Category 2: housing development areas where change of conditions (rezoning) had been approved and officially confirmed for housing before the Structure Plan was adopted. They include:
  • development projects which had prior planning permissions, or
  • areas shown as housing zones according to the Pelan Dasar (until the Local Plan is gazetted)

However any development in such areas is still required to comply with conditions of the Technical Department and strict control for ensuring slope stability and its surrounding environment.

Category 3: construction on hill land zoned for agriculture is limited to 1 house per acre for non-first grade land and a maximum of 6 houses per acre for first grade land.

Penang Forum’s Contention

Penang Forum’s contention is that the 2009 Guidelines have unnecessarily widened the definition of “special projects” in Category 2. It should have restricted “special projects” to cover only areas above 250 feet which have been rezoned for housing (bungalows) in the Pelan Dasar and have been granted planning permission before the adoption of the Structure Plan. It should not have widened the definition to include other areas that might have been rezoned for housing in the Pelan Dasar but have not been granted planning permission. Should there be any land titles which have been converted for building (housing) before the Structure Plan, they can be dealt with on a case to case basis.

Penang Forum’s opinion is that the State Authority should have in 2009, also amended the Pelan Dasar to rezone land above 250 feet from housing back to hill land particularly those without planning permission. The Local and State Authorities can ‘internally’ amend the Pelan Dasar as it is just a guideline and has not been gazetted. Landowners who had not taken any action to develop their land since 1996 cannot complain about any amendment to the 1996 Pelan Dasar.

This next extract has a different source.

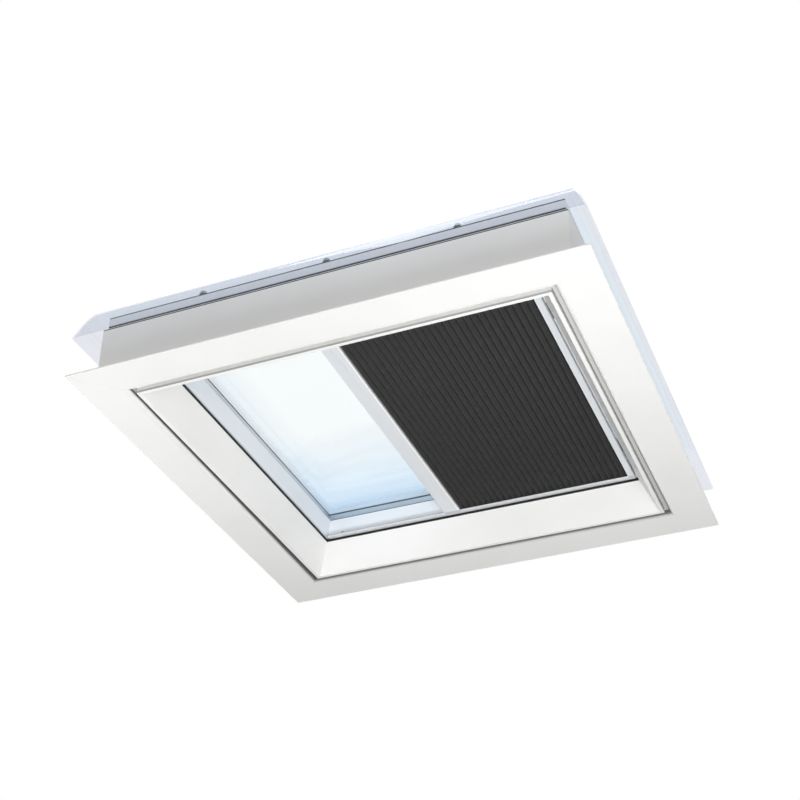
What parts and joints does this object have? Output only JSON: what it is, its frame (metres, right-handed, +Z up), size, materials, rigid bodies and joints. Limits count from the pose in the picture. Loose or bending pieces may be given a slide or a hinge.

Extension of planning permission (where development has not commenced)

Planning permission given before 2007 may be extended when it expires after one year (before commencement of development) and such extension can only be granted up to five times [para DS31 L1, Structure Plan]. Even then, extension is not mandatory and it is at the Council’s discretion.

Even if extensions are granted for a maximum of five times, planning permissions approved before 2008 could not have been extended beyond 2012, and therefore the 22 projects approved since 2012 (according to the list furnished to the State Assembly in Nov 2015) are deemed new approvals.

Stringent controls can be imposed when extending planning permission in line with the Structure Plan (DK3 L4) and the TCPA. New conditions, including EIA and hill land guidelines can be imposed and the conditions originally imposed can be varied [TCPA s. 24(5)].

For projects that have been granted extension after 2008, were stringent controls and new conditions imposed or original conditions varied?

The new condition imposed in the case of MPPP v Sungai Gelugor Co-op Society Bhd (often quoted by the State Authorities) which was declared null and void by the Court, is irrelevant to our above discussion. The new condition imposed therein was solely to control the price of houses after the developer has already sold their units to purchasers and has nothing to do with the control of development planning.

Is compensation payable?

Compensation is payable only if planning permission or approved building plan is revoked or modified after commencement of development. (TCPA s. 25).

Compensation is also payable only if the Local Council issues a requisition notice to discontinue development or impose new conditions after development has commenced or to alter/remove any building/works. (TCPA s. 30).

Furthermore, a purchase notice requiring the Local Authority to purchase land (TCPA s. 37) is only applicable where the application for planning permission has been refused on the grounds that the land is intended for public purpose and has therefor become incapable of reasonable beneficial use to the landowner, or that a requisition notice had been issued by the Local Authority.

The contentions of Penang Forum above do not relate to the revocation or modification of planning permission, or issuance of a requisition notice or requiring land for public purpose. Therefore the issue of compensation or purchase notice is irrelevant.

Limited development for Special Projects

Penang Forum reiterates that under the Structure Plan “limited development for special projects in areas at or higher than 250 feet”:

1. Refers to bungalow lots identified in the Pelan Dasar which have approved planning permission before adoption of the Structure Plan;

2. Must be subjected to stringent controls in compliance with
  • hill land development guidelines
  • any other guidelines imposed by the State;
  • approval under EIA; and
  • approval by the State Planning Committee.

If that is the case, how could high-rise projects and a hotel (Appendix 1) approved since 2008 be regarded as “limited development for special projects”?